I agree to a point with some of the other reviewers who say it's not accurate to only look at women who make tons of money, because many working moms (most!) aren't in that situation. However, when you avoid the author's self-obsessed rantings and you read the quotes from the women interviewed, you get some great nuggets of wisdom and insight.
It's not really a how to guide, but I found it very comforting and interesting. It gave me some ideas on how other women approached the family/work integration. It probably helps that I am in a professional career similar to many of the interviewed women in the book, and face similar challenges. Well worth reading, in my opinion, though I'd probably give it 4.5 stars if that were an option.
This book focuses on wealthier, high-level professional mothers, like most books like this do. I don't know if there just isn't enough of a market for mother-readers who have mid-level jobs or are seeking to discover a more meaningful career post-child, or if it's just highly successful women who write these books!
Not great.

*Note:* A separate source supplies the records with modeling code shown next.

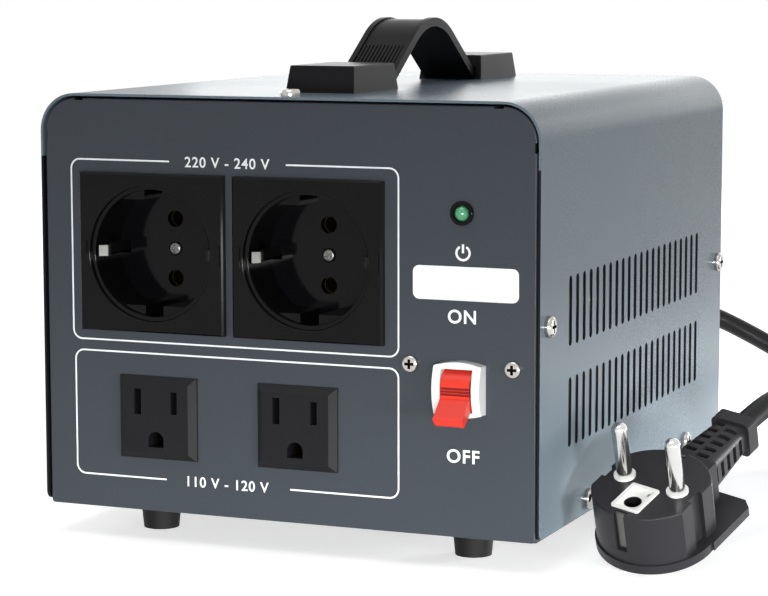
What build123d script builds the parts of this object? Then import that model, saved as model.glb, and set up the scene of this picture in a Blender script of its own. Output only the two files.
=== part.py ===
from build123d import *
import math
import os

os.makedirs("parts", exist_ok=True)

# Desk-top voltage converter: a folded steel case round a toroidal transformer, with two
# European and two American outlets, a lamp and a breaker switch on its face, a strap handle
# on top and a moulded mains lead at the back. Millimetres. X to the right, Y to the rear,
# Z up. The origin is under the middle of the object, on the surface that its feet stand on.

# Case
case_width = 168.0
case_depth = 200.0
case_height = 132.0
cover_sheet = 0.8
cover_corner_radius = 12.0
cover_foot_radius = 3.0
cover_lift = 1.0
chassis_sheet = 1.2
panel_gap = 0.7
panel_recess = 0.5
panel_edge_radius = 0.5
panel_foot_radius = 1.2
flange_depth = 14.0
flange_end_gap = 3.0
relief_width = 3.1
relief_depth = 0.7
floor_flange_height = 12.0
floor_flange_length = 150.0

# Air slots in the cover's sides
slot_count = 22
slot_rows = 2
slot_pitch = 6.65
slot_length = 21.7
slot_width = 3.1
slot_row_pitch = 31.35
slots_middle_y = -2.2
slots_middle_z = 61.5

# Pan-head screws with a cross recess: head radius, head height, shank radius, shank length
cover_screw_head = 3.3
cover_screw_height = 2.2
cover_screw_radius = 1.6
cover_screw_length = 7.0
panel_screw_head = 2.6
panel_screw_height = 1.7
panel_screw_radius = 1.4
panel_screw_length = 6.0
cross_width = 0.9
cross_depth = 1.1
cross_share = 1.15
screw_dome_share = 0.55
screw_clearance = 0.15
side_screw_y = 93.5
side_screw_z = 75.0
low_screw_y = 54.0
low_screw_z = 15.6
top_screw_y = 93.0

# Rubber feet
foot_height = 10.0
foot_top_radius = 6.75
foot_bottom_radius = 5.75
foot_x = 54.5
foot_y = 77.0
foot_recess_radius = 3.6
foot_recess_depth = 4.5
foot_screw_radius = 2.0
foot_screw_head = 3.3
foot_screw_head_height = 2.4
foot_nut_across = 7.0
foot_nut_height = 3.0
foot_screw_end = 1.2

# Strap handle
handle_y = 4.0
block_inner = 38.0
block_outer = 75.5
block_width = 23.5
block_height = 8.5
block_side_draft = 0.8
block_end_draft = 2.0
block_edge_radius = 0.6
strap_width = 18.6
strap_thickness = 3.0
strap_rise = 22.4
strap_leg_angle = 33.0
strap_crown_radius = 30.1
strap_knee_radius = 6.0
strap_foot_end = 66.0
strap_rim_width = 1.8
strap_rim_height = 0.6
strap_clearance = 0.3
mouth_bend_gap = 1.2
mouth_flare = 2.0
handle_screw_radius = 2.0
handle_screw_head = 3.8
handle_screw_head_height = 2.2
handle_screw_bite = 6.5
handle_screw_ys = (49.0, 62.0)

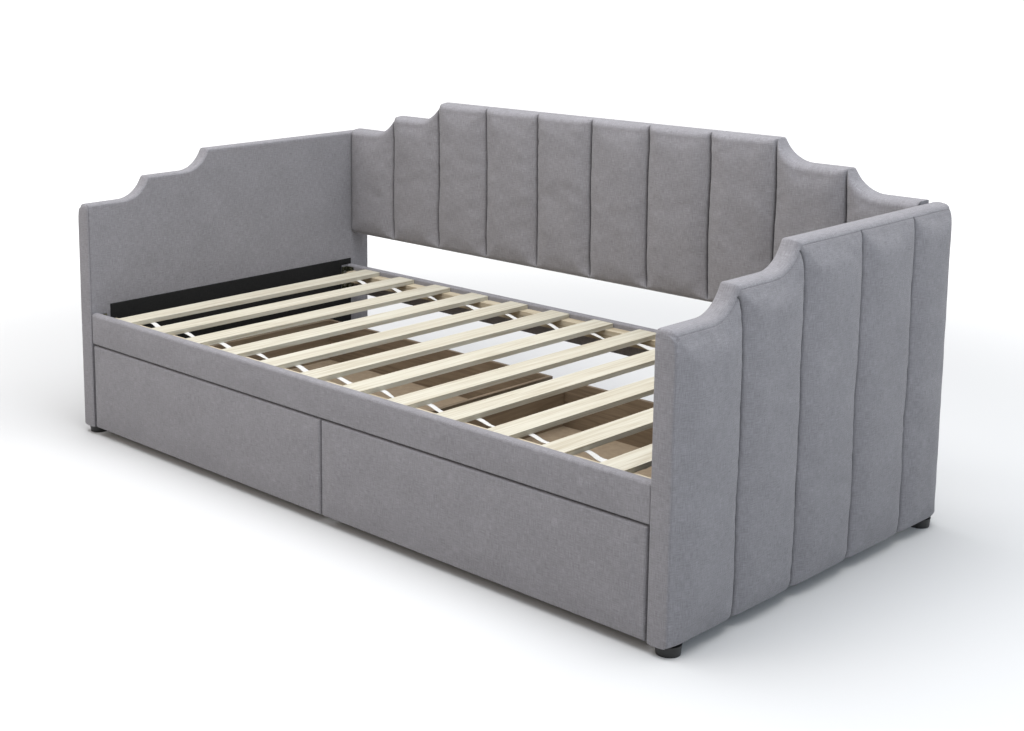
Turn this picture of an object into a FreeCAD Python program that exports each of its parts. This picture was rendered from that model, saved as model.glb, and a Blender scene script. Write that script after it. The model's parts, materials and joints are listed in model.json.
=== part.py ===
import FreeCAD, Part
import math
import os
import Sketcher

# Upholstered daybed with two rolling drawers under the slats.
# Millimetres. The origin is on the floor under the middle of the bed: +X runs along
# the bed, +Y from the front to the back and +Z up.

SLAT_COUNT = 12
LEDGE_SCREW_COUNT = 6

DRIVING_SIZES = {
    # bed
    "inside_length": 1925.0,
    "bed_depth": 1070.0,
    # feet
    "foot_height": 22.0,
    "foot_radius": 27.5,
    "foot_taper": 2.5,
    "foot_inset": 36.0,
    "foot_shoulder": 10.0,
    "foot_recess_radius": 6.0,
    "foot_screw_bite": 30.0,
    # side panels, level by level from the front to the back
    "side_low": 661.0,
    "side_mid": 720.0,
    "side_high": 779.0,
    "side_first_step": 207.0,
    "side_second_step": 423.0,
    "step_sweep": 85.0,
    "channel_pad": 20.0,
    "panel_board": 33.0,
    "plain_pad": 4.0,
    "edge_pad": 5.0,
    # back panel, its steps measured from its ends
    "back_low": 785.0,
    "back_mid": 841.0,
    "back_high": 897.0,
    "back_first_step": 189.5,
    "back_second_step": 384.5,
    "back_bottom": 451.0,
    "back_setback": 18.0,
    # front and rear rails
    "rail_bottom": 265.0,
    "rail_height": 86.0,
    "rail_board": 17.0,
    "rail_pad": 4.0,
    "front_rail_setback": 3.0,
    "rear_rail_setback": 67.0,
    # slat deck
    "ledge_depth": 36.0,
    "ledge_height": 30.0,
    "slat_width": 65.0,
    "slat_thickness": 12.0,
    "slat_drop": 3.0,
    "slat_margin": 85.75,
    "slat_end_gap": 0.5,
    "web_width": 15.0,
    "web_thickness": 1.2,
    "front_web_inset": 75.0,
    "rear_web_inset": 92.0,
    # dust cloth on each side panel
    "cloth_thickness": 1.0,
    "cloth_bottom": 60.0,
    "cloth_rise": 20.0,
    "cloth_gap": 2.0,
    "cloth_rear_inset": 10.0,
    # brackets and their bolts
    "plate_thickness": 3.0,
    "rail_bracket_leg": 30.0,
    "rail_bracket_arm": 24.0,
    "rail_bracket_lift": 3.0,
    "rail_bracket_drop": 5.0,
    "back_bracket_leg": 40.0,
    "back_bracket_arm": 17.0,
    "back_bracket_height": 120.0,
    "back_bracket_bottom": 560.0,
    "bolt_radius": 2.5,
    "bolt_length": 18.0,
    "bolt_head_radius": 5.0,
    "bolt_head_height": 3.0,
    "bolt_inset": 18.0,
    "bolt_gap": 0.1,
    # wood screws
    "screw_radius": 2.0,
    "screw_length": 40.0,
    "ledge_screw_length": 47.0,
    "screw_head_radius": 4.0,
    "screw_head_height": 3.0,
    "screw_inset": 30.0,
    # drawers
    "drawer_side_gap": 5.0,
    "drawer_split": 3.0,
    "drawer_top_gap": 4.0,
    "drawer_setback": 2.0,
    "drawer_face_pad": 7.0,
    "drawer_edge_pad": 3.0,
    "drawer_board": 17.0,
    "drawer_rear_room": 190.0,
    "box_inset": 18.0,
    "box_wall": 12.0,
    "box_height": 140.0,
    "box_floor_gap": 52.0,
    "bottom_thickness": 5.0,
    "bottom_lift": 6.0,
    "groove_depth": 5.0,
    "groove_gap": 0.2,
    # drawer wheels
    "wheel_radius": 20.0,
    "wheel_width": 12.0,
    "wheel_rim": 4.0,
    "wheel_recess": 2.5,
    "hub_radius": 8.0,
    "axle_radius": 3.0,
    "axle_gap": 0.1,
    "rivet_radius": 4.5,
    "rivet_height": 1.5,
    "fork_gap": 1.0,
    "fork_wall": 2.0,
    "fork_plate": 2.5,
    "fork_length": 44.0,
    "fork_leg": 14.0,
    "fork_flange": 6.0,
    "front_wheel_inset": 60.0,
    "rear_wheel_inset": 50.0,
}

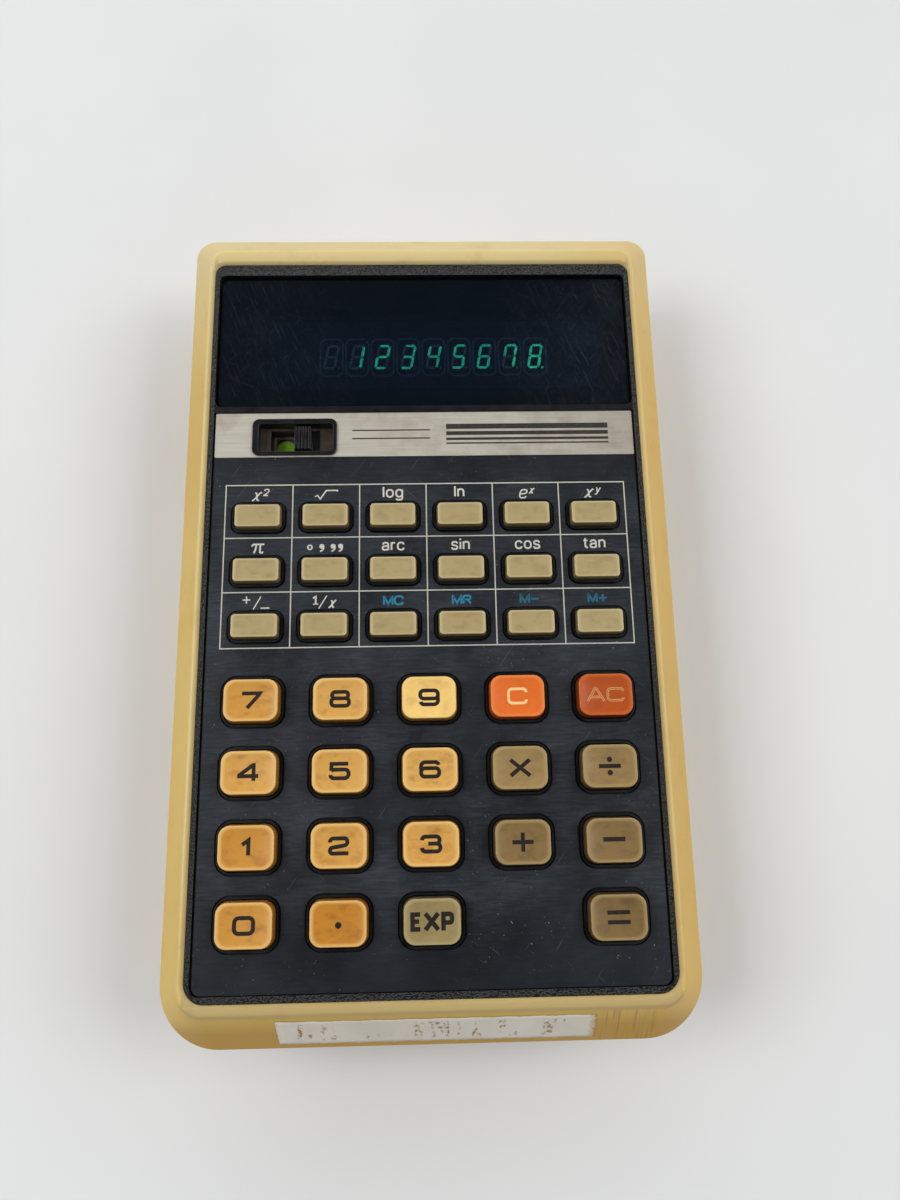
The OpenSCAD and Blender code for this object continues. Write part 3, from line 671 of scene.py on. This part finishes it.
def print_piece(name, strokes, mat, body, height, slot=None, facing=1):
    """Strokes as a thin film of ink on a surface whose height is a number or a function of place."""
    surface = height if callable(height) else lambda x, y: height
    verts, faces = [], []
    for order, stroke in enumerate(strokes):
        lift = facing * (0.012 + 0.003 * order)
        path = stroke.path()
        left, right = ribbon(path, stroke.width, stroke.closed)
        base, n = len(verts), len(left)
        for edge in (left, right):
            verts += [(x, y, surface(x, y) + lift) for x, y in edge]
        for k in range(n if stroke.closed else n - 1):
            face = (base + n + k, base + n + (k + 1) % n, base + (k + 1) % n, base + k)
            faces.append(face if facing > 0 else tuple(reversed(face)))
    return piece(name, verts, faces, mat, body, (), slot)


def dot(x, y, r):
    """Filled round dot, as a closed stroke that reaches its own centre."""
    return Stroke(circle(x, y, r / 2, 16), r, 0, True)


def strokes_of(glyph, width=None):
    """Strokes of a glyph, which is "bend radius: x y, x y, ..." for each line, with ";" between lines.

    After the radius may come the line's own width, and "loop" if it closes.
    """
    strokes = []
    for line in glyph.split(";"):
        head, places = line.split(":")
        bend, *own = head.replace("loop", "").split()
        points = [tuple(map(float, place.split())) for place in places.split(",")]
        strokes.append(Stroke(points, float(own[0]) if own else width, float(bend), "loop" in head))
    return strokes


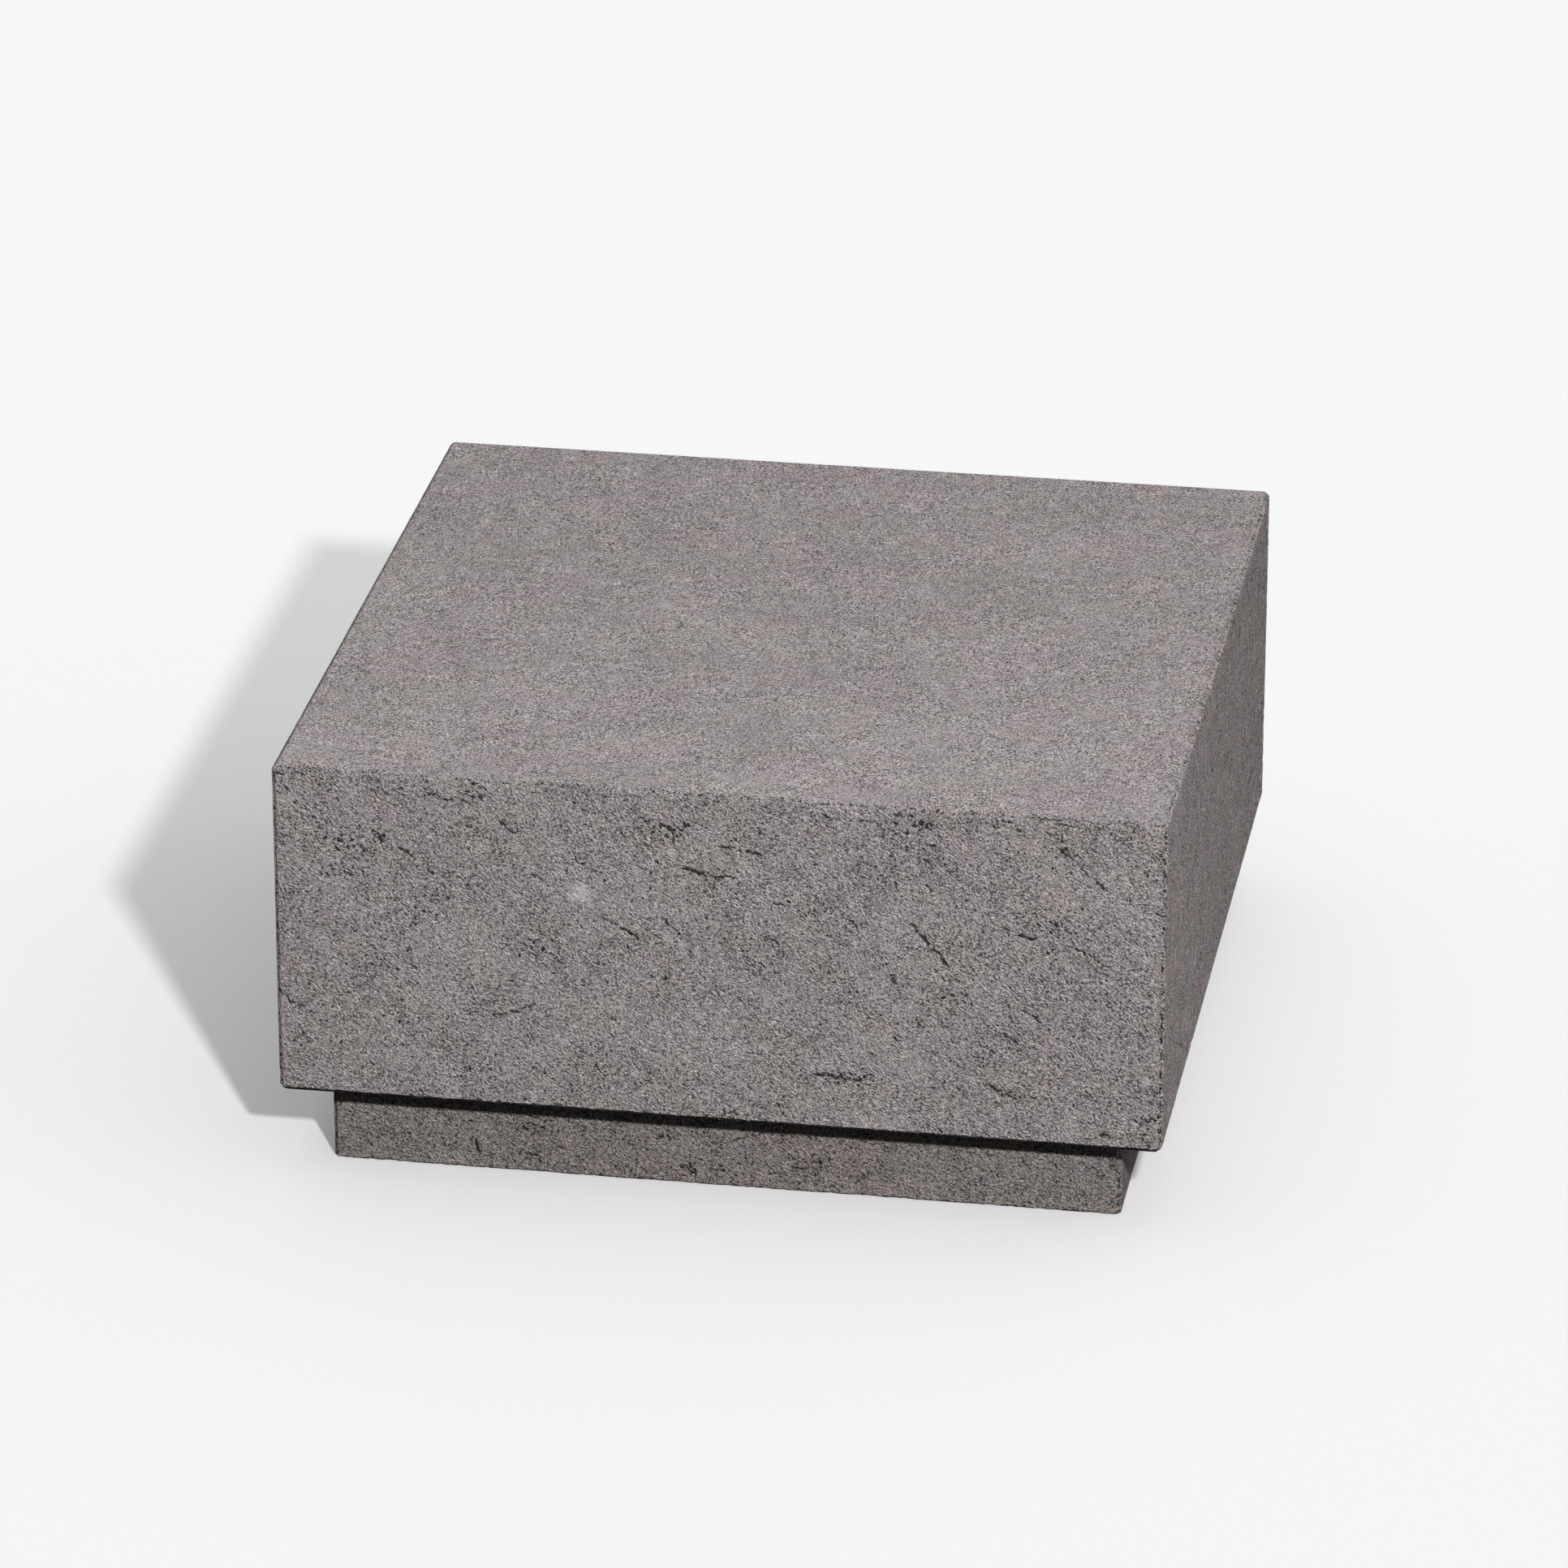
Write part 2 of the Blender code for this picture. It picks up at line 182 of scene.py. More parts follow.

It is 90% about very successful high-paid executives who really like their jobs and who can afford nannies and day care. There wasn't enough focus on how to balance working and life and depleting the guilt of leaving your child everyday.
This book had alot of unbiased perspectives to being a Stay-at-Home Mom vs. the Stay-at-Work Mom. Loved the way the author showed both sides of finding balance and letting go of guilt associated with working and trying to do it all.
This book is the first of many "how mommy balances" books. I think in being first it avoids the shrillness so many of its younger sisters have. Refreshing also for its lack of man-bashing.